Bangkok Street Noodles with Romain:

  • 2 handfuls of bean noodles – I used edamame and adzuki red bean noodles
  • 1/2 large white onion – thinly sliced
  • 4 cloves garlic – thinly sliced
  • 1 inch fresh knob ginger – peeled and minced
  • 1/4 cup dry roasted unsalted peanuts – roughly chopped
  • 2-3 dried red chilies – broken in half
  • 1/2 cup grape tomatoes – sliced in half
  • 2 handfuls of Romaine – about half a Gotham Greens box of romaine – broken in half
  • 2-3 tbsp low sodium soy sauce
  • salt
  • 1 tbsp vegetable oil
  • 1-2 tsp toasted sesame seed oil

1. Boil the noodle according to package in a large pot – boil under al dente (you don’t want them to be mushy). Strain the pot and spray the noodles with a bit of cooking spray and set aside.

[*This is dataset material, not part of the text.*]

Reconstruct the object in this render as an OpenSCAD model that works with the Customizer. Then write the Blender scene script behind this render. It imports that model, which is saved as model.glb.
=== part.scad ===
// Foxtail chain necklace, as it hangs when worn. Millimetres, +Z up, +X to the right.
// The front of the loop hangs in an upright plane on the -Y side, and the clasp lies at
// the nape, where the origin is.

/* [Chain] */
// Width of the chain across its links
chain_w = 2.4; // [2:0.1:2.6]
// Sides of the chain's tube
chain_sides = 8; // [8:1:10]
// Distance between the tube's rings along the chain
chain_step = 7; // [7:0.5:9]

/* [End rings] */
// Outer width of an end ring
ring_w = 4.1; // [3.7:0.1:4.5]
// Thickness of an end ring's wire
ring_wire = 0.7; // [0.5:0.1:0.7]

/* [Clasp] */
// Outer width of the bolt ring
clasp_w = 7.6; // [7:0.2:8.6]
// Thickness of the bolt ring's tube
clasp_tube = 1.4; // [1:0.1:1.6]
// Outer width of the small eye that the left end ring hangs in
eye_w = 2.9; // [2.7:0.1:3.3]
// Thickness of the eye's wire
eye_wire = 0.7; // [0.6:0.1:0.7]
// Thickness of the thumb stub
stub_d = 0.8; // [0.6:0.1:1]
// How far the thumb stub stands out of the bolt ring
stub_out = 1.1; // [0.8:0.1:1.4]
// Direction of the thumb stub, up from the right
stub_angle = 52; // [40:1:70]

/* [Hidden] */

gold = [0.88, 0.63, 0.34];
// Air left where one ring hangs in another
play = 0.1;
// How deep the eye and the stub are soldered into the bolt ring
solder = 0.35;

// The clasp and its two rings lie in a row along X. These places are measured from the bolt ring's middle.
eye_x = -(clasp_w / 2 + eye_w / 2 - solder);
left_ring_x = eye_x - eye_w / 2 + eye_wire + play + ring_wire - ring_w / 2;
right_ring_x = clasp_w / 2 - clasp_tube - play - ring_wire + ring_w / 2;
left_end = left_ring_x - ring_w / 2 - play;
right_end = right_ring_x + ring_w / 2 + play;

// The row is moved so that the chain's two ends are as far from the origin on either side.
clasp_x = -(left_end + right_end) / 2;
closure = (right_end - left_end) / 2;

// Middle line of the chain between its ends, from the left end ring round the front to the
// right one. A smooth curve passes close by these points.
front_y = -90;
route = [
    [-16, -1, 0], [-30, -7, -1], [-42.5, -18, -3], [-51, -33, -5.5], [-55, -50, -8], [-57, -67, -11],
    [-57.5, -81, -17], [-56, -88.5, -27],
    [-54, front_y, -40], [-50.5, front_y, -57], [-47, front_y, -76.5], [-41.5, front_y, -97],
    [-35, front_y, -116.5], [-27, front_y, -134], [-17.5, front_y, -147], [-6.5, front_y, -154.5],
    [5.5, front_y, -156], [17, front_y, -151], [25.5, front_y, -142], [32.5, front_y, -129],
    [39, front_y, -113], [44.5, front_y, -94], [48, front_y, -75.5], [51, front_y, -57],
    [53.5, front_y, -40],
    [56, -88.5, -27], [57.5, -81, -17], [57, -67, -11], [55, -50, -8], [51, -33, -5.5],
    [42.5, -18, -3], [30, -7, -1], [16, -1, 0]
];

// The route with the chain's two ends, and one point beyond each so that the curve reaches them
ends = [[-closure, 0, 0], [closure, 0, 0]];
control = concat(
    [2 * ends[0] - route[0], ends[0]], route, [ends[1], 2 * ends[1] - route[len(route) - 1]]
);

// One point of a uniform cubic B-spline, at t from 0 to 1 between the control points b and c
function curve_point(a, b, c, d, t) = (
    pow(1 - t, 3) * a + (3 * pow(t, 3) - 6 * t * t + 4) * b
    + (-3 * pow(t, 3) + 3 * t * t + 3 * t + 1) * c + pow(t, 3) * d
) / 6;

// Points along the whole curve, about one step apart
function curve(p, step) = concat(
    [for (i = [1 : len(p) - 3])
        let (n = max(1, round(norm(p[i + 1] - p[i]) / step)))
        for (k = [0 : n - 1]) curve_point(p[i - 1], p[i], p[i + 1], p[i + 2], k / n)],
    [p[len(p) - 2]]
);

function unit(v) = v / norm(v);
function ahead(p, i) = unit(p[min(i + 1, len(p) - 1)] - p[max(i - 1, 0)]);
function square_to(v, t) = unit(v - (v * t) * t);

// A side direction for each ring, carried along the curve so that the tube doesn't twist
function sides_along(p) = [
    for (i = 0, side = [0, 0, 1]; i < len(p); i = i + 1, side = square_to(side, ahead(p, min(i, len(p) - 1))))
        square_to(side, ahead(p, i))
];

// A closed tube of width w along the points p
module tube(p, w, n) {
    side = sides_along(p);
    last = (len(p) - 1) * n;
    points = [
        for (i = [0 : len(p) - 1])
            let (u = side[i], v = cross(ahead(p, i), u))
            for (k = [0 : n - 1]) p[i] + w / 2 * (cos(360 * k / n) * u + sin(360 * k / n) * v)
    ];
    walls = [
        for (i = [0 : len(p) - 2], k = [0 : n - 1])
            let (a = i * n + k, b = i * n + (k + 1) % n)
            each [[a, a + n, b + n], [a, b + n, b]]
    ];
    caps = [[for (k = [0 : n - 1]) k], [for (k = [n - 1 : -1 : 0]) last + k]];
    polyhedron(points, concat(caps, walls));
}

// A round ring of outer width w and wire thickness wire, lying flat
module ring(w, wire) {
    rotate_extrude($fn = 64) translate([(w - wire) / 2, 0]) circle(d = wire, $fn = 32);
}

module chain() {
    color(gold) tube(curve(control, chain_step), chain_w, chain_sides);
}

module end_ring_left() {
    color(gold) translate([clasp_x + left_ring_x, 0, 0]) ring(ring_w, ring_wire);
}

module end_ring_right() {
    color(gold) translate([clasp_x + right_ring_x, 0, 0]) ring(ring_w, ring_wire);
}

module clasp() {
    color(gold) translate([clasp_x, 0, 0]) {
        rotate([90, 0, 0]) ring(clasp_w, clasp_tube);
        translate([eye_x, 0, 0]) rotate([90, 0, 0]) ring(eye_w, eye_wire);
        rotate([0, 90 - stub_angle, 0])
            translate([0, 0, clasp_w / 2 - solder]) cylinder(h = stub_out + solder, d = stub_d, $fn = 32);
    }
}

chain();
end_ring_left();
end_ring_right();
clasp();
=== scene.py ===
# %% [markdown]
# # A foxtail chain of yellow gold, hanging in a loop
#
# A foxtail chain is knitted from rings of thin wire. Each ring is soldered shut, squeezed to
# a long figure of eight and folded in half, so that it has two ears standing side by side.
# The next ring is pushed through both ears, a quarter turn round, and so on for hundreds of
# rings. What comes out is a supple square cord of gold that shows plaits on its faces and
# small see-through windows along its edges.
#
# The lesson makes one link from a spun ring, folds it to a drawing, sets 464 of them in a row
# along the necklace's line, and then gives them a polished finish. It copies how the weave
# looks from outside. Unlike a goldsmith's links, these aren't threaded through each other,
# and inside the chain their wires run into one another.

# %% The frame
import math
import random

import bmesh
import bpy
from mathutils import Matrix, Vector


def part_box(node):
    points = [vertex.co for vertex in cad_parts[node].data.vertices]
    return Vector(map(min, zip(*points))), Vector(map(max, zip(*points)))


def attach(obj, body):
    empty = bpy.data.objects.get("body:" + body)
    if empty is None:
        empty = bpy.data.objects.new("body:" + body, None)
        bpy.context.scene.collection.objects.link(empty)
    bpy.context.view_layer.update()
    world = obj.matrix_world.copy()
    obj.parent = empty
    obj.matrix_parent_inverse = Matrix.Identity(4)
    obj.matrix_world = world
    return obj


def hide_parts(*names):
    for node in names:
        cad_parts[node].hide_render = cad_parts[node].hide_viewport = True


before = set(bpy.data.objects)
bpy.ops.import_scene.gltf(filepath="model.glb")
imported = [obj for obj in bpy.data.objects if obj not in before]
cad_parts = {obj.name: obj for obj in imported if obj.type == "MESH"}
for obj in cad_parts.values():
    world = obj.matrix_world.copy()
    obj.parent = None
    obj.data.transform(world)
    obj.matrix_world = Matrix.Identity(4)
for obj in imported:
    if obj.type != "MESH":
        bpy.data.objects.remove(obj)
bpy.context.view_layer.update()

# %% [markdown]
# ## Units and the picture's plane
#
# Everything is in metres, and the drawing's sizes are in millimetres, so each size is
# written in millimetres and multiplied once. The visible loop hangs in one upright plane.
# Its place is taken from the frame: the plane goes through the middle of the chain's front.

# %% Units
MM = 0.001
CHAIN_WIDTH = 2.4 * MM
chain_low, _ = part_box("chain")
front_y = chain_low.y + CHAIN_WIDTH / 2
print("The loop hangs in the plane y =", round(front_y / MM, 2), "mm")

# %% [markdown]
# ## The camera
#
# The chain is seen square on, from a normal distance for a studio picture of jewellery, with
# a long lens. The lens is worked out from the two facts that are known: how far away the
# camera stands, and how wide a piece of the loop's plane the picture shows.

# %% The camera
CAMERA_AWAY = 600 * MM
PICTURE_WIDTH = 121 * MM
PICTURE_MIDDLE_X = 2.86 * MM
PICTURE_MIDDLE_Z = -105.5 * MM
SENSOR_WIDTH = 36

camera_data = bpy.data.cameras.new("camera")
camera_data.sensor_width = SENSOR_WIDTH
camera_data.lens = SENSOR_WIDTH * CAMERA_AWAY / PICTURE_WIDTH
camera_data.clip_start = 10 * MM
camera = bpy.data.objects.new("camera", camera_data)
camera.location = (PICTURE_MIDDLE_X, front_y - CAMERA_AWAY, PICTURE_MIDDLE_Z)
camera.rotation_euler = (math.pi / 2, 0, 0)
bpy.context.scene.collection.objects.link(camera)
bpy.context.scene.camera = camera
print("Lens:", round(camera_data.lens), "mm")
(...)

2. In a large non-stick skillet or wok, place over high flame. Pour in vegetable and sesame oils. Once hot, add in the broken chilies and peanuts. Then the sliced onions, garlic, and ginger. Add a bit of salt. Sauté all of this for a good 5 minutes – you want the onions to start sweating and slightly caramelizing. Once softened, add in the Romaine and continue sautéing. After the lettuce is slightly wilted, add in the tomatoes and continue sautéing – this all happens fairly quickly!

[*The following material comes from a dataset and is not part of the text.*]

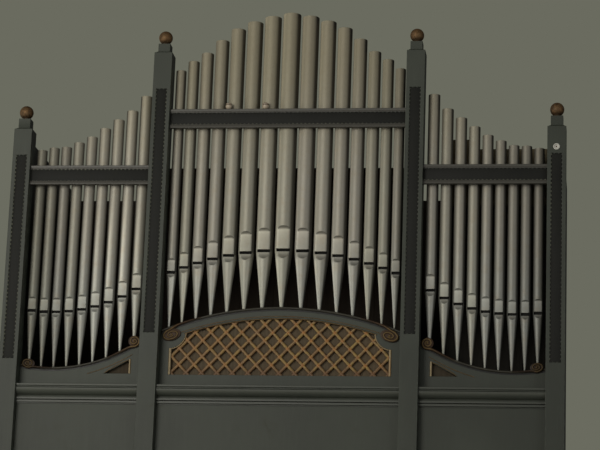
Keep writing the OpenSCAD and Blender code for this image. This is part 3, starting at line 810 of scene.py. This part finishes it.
class ORGAN_OT_mouldings(bpy.types.Operator):
    """Builds the waist mouldings and skirting boards of the three bays"""
    bl_idname = "organ.mouldings"
    bl_label = "Waist mouldings"

    def execute(self, context):
        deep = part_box("waist_centre")[1].y - FRONT
        bead, ovolo = np.radians(np.linspace(70, -70, 8)), np.radians(np.linspace(2, 72, 14))
        profile = np.array(
            [(deep, 0.104), (0.0155, 0.104), (0.0145, 0.1034), (0.014, 0.1024), (0.014, 0.0934), (0.0146, 0.0924),
             (0.0205, 0.0912), (0.0205, 0.0898)]
            + [(0.0160 - 0.0034 * math.cos(t), 0.0862 + 0.0034 * math.sin(t)) for t in bead]
            + [(0.0190, 0.0826)]
            + [(0.052 - 0.0390 * math.cos(t), 0.0820 - 0.0390 * math.sin(t)) for t in ovolo]
            + [(0.0418, 0.0420), (0.0436, 0.0385), (0.0442, 0.0345), (0.0442, 0.0318), (0.0308, 0.0312),
               (0.0300, 0.0304), (0.0300, 0.0228), (0.0307, 0.0220), (0.0442, 0.0214), (0.0442, 0.0178),
               (0.0347, 0.0172), (0.0340, 0.0165), (0.0340, 0.0068), (0.0347, 0.0061), (0.0442, 0.0055),
               (0.0442, 0.0003), (deep, 0.0003)])
        y, z = profile.T
        # The worn value: paler paint on the torus and the fillets, partly rubbed paint and partly a painted
        # highlight
        torus_highlight = np.exp(-((z - 0.071) / 0.009) ** 2) * (y < 0.03)
        fillet_highlight = (0.35 * (y < 0.0146) * (z > 0.09) + 0.3 * (np.abs(y - 0.030) < 0.001) * (z > 0.0225)
                      + 0.25 * (np.abs(y - 0.034) < 0.001) * (z > 0.0065))
        for name, x0, x1 in bays("waist"):
            shell = Shell("worn")
            shell.rings(along_x(profile, x0 + SEAT, x1 - SEAT), worn=torus_highlight + fillet_highlight)
            shell.build(name + "_moulded", "case_paint", "moulding_paint", [name], sharp=34)
        softened(names("skirting"), SOFT_POST)
        return {"FINISHED"}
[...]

3. Now add in the cooked noodles – making sure to break them up so they don’t clump together! Sauté into the veggies – if you find that it is clumping up, add 1-2 tbsp of water. After about 1-2 minutes of sautéing the noodles, add in the soy sauce and toss. Taste and see if the dish has enough salt and is balanced.

4. Serve immediately over a bed of fresh romaine and top with chopped peanuts. Enjoy!